Sí, hay un dicho muy popular: _Estoy más tieso que la mojama,_ para indicar que estoy absolutamente sin dinero_._


----------



## César Lasso

Cuántas "fraternales" coincidencias, Naticruz! Yo también estoy más tieso que la mojama! Menos mal que las sonrisas no son tributables (de momento).

Por cierto, yo nunca había oído _Estou teso [dos bolsos]_; sólo en relación a la otra parte de los pantalones _[a braguilha]._ La expresión que conozco para penuria económica es _Estou liso_.

Saludos.


----------



## Naticruz

César Lasso said:


> Cuántas "fraternales" coincidencias, Naticruz! Yo también estoy más tieso que la mojama!

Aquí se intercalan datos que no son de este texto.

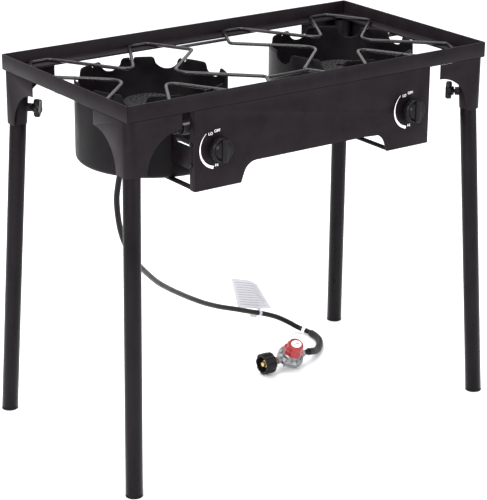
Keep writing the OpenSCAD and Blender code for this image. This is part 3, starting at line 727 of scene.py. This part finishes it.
def make_regulator():
    """Cast body with a flange and rod, bonnet, red knob with a white disc, and the tank nut."""
    place = Matrix.Translation(REG_AT) @ Matrix.Rotation(REG_LEAN, 4, "X")
    sideways = Matrix.Translation(REG_AT) @ Matrix.Rotation(math.pi / 2, 4, "Y")
    bm = bmesh.new()
    lathe(bm, [(0, -0.0149), (0.0130, -0.0149), (0.0148, -0.0145), (0.0165, -0.0128), (0.0198, -0.0108),
               (0.0212, -0.0085), (0.0218, -0.0058), (0.0225, -0.0046), (0.0270, -0.0040), (0.0277, -0.0034),
               (0.0279, -0.0026), (0.0279, 0.0010), (0.0275, 0.0017), (0.0268, 0.0019), (0, 0.0019)],
          90, place)
    for k in range(6):
        turn = place @ Matrix.Rotation(math.radians(30 + 60 * k), 4, "Z")
        lathe(bm, [(0, -0.0062), (0.0026, -0.0062), (0.0029, -0.0058), (0.0029, -0.0036), (0, -0.0036)],
              6, turn @ Matrix.Translation((0.0246, 0, 0)))
        block(bm, (0.0150, -0.0010, -0.0140), (0.0222, 0.0010, -0.0040), turn, 0.0005)
    lathe(bm, [(0, -0.0349), (0.0068, -0.0349), (0.0079, -0.0338), (0.0079, -0.0290), (0.0071, -0.0282),
               (0.0071, 0.0282), (0.0079, 0.0290), (0.0079, 0.0340), (0.0068, 0.0353), (0, 0.0353)],
          40, sideways)
    body = add_piece("regulator_body_piece", to_mesh("regulator_body_piece", bm, 35), "cast_zinc",
                     "frame", ["regulator_body"])
    bm = bmesh.new()
    lathe(bm, [(0, 0.0021), (0.0262, 0.0021), (0.0272, 0.0025), (0.0274, 0.0032), (0.0274, 0.0050),
               (0.0268, 0.0057), (0.0225, 0.0070), (0.0213, 0.0082), (0.0208, 0.0100), (0.0200, 0.0136),
               (0.0190, 0.0150), (0.0182, 0.0156), (0.0176, 0.0166), (0.0168, 0.0170), (0, 0.0170)],
          90, place)
    for k in range(12):
        turn = place @ Matrix.Rotation(math.radians(30 * k), 4, "Z")
        block(bm, (0.0186, -0.0009, 0.0060), (0.0226, 0.0009, 0.0140), turn, 0.0005)
    for k in range(6):
        turn = place @ Matrix.Rotation(math.radians(30 + 60 * k), 4, "Z")
        lathe(bm, [(0, 0.0050), (0.0024, 0.0050), (0.0024, 0.0072), (0.0018, 0.0080), (0, 0.0081)],
              20, turn @ Matrix.Translation((0.0246, 0, 0)))
    bonnet = add_piece("regulator_bonnet_piece", to_mesh("regulator_bonnet_piece", bm, 35), "cast_zinc",
                       "frame", ["regulator_bonnet"])
    bm = bmesh.new()
    base = 0.0174
    lathe(bm, [(0, base), (0.0196, base, 0.8), (0.0214, base + 0.0007, 1), (0.0219, base + 0.0020, 1),
               (0.0218, base + 0.0092, 1), (0.0210, base + 0.0112, 1), (0.0194, base + 0.0124, 0.8),
               (0.0182, base + 0.0150, 0.4), (0.0170, base + 0.0205, 0.2), (0.0160, base + 0.0232, 0.1),
               (0.0148, base + 0.0246), (0.0128, base + 0.0248), (0.0120, base + 0.0240), (0, base + 0.0240)],
          120, place, lobes(8, 0.12, 1.1))
    knob_mesh = to_mesh("regulator_knob_piece", bm, 35)
    disc = bmesh.new()
    oval = Matrix.Diagonal((1, 0.8, 1, 1))
    lathe(disc, [(0, base + 0.0236), (0.0117, base + 0.0236), (0.0117, base + 0.0243),
                 (0.0110, base + 0.0247), (0, base + 0.0248)], 60, place @ oval)
    # A plain grey bar in place of the disc's print
    bar = bmesh.new()
    block(bar, (-0.0062, -0.0012, base + 0.0246), (0.0062, 0.0012, base + 0.02492), place, 0.00002, 1)
    knob = add_piece("regulator_knob_piece", knob_mesh, "red_plastic", "pressure_knob", ["regulator_knob"])
    plate = add_piece("regulator_knob_disc", to_mesh("regulator_knob_disc", disc, 35), "white_print",
                      "pressure_knob")
    mark = add_piece("regulator_knob_mark", to_mesh("regulator_knob_mark", bar, 35), "cast_zinc",
                     "pressure_knob")
    # Tank nut with finger grooves
    nut_at = Matrix.Translation(REG_AT + Vector((-0.074, 0, 0))) @ Matrix.Rotation(math.pi / 2, 4, "Y")
    bm = bmesh.new()
    lathe(bm, [(0.0165, 0.0004), (0.0200, 0.0002, 0.5), (0.0219, 0.0010, 1), (0.0228, 0.0028, 1),
               (0.0229, 0.0060, 1), (0.0229, 0.0205, 1), (0.0222, 0.0235, 0.9), (0.0200, 0.0262, 0.6),
               (0.0172, 0.0280, 0.2), (0.0150, 0.0293), (0.0095, 0.0299), (0.0085, 0.0296),
               (0.0085, 0.0212), (0.0162, 0.0210), (0.0165, 0.0206), (0.0165, 0.0140), (0.0160, 0.0134),
               (0.0165, 0.0128), (0.0165, 0.0090), (0.0160, 0.0084), (0.0165, 0.0078)],
          120, nut_at, lobes(8, 0.13, 2.2), closed=True)
    nut = add_piece("tank_nut_piece", to_mesh("tank_nut_piece", bm, 35), "nut_plastic", "tank_nut",
                    ["tank_nut"])
    return [body, bonnet, knob, plate, mark, nut]


# ---- All the pieces ----

hose, sleeve, hose_path, hose_length = make_hose()
tie = make_tie()
tag, tag_strip = make_tag()
for side in SIDES:
    make_shield(side)
    make_grate(side)
    make_control_knob(side)
for corner in CORNERS:
    make_thumb_screw(corner)
make_dials()
regulator = make_regulator()

# Every other part keeps its CAD shape, with rounded edges of these widths
WIDTHS = {"front_panel": 0.0011, "front_rail": 0.0013, "rear_rail": 0.0013, "left_rail": 0.0013,
          "right_rail": 0.0013, "panel_screws": 0.0003, "valve_stem_left": 0.0003,
          "valve_stem_right": 0.0003, "air_shutter_left": 0.0004, "air_shutter_right": 0.0004,
          "burner_head_left": 0.0006, "burner_head_right": 0.0006}
for node, cad in frame["nodes"].items():
    if not cad.hide_render:
        finish_node(node, WIDTHS.get(node, 0.0007))


# ---- Floor and light ----

FLOOR_HALF = 14


def make_floor():
    """Plain pale floor, far wider than the object."""
    mesh = bpy.data.meshes.new("floor")
    corners = [(sx * FLOOR_HALF, sy * FLOOR_HALF, 0) for sx, sy in ((-1, -1), (1, -1), (1, 1), (-1, 1))]
    mesh.from_pydata(corners, [], [(0, 1, 2, 3)])
    floor = bpy.data.objects.new("floor", mesh)
    bpy.context.scene.collection.objects.link(floor)
    mat = finish("floor", (0.86, 0.86, 0.865), 0.7, grain=60, bump=0.02, blotch=0.015, blotch_scale=3)
    mesh.materials.append(mat)


def area_light(name, at, aim, size, watts):
    """Soft rectangular white lamp that points at aim."""
    data = bpy.data.lights.new(name, "AREA")
    data.shape = "RECTANGLE"
    data.size, data.size_y = size
    data.energy = watts
    lamp = bpy.data.objects.new(name, data)
    lamp.location = at
    lamp.rotation_euler = (Vector(aim) - Vector(at)).to_track_quat("-Z", "Y").to_euler()
    bpy.context.scene.collection.objects.link(lamp)


make_floor()
area_light("key", (-3.2, -1.6, 2.4), (0, 0, 0.45), (2.2, 1.8), 170)
area_light("fill", (1.8, -3.6, 1.6), (0, 0, 0.4), (2.4, 1.6), 50)
area_light("top", (0.2, 0.6, 3.2), (0, 0, 0.6), (2.6, 2.0), 95)
world = bpy.data.worlds.new("world")
bpy.context.scene.world = world
world.use_nodes = True
world.node_tree.nodes["Background"].inputs["Color"].default_value = (0.97, 0.975, 0.985, 1)
world.node_tree.nodes["Background"].inputs["Strength"].default_value = 1.15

Menos mal que las sonrisas no son tributables (de momento).
> 
> Por cierto, yo nunca había oído _Estou teso [dos bolsos]_; sólo en relación a la otra parte de los pantalones _[a braguilha]._ La expresión que conozco para penuria económica es _Estou liso_.
> 
> Saludos.


No te fíes, Amigo, porque aquí en Portugal no se sabe jamás. Mientras podemos sonreír a la bartola, déjame hacerlo placenteramente
Mejores saludos


----------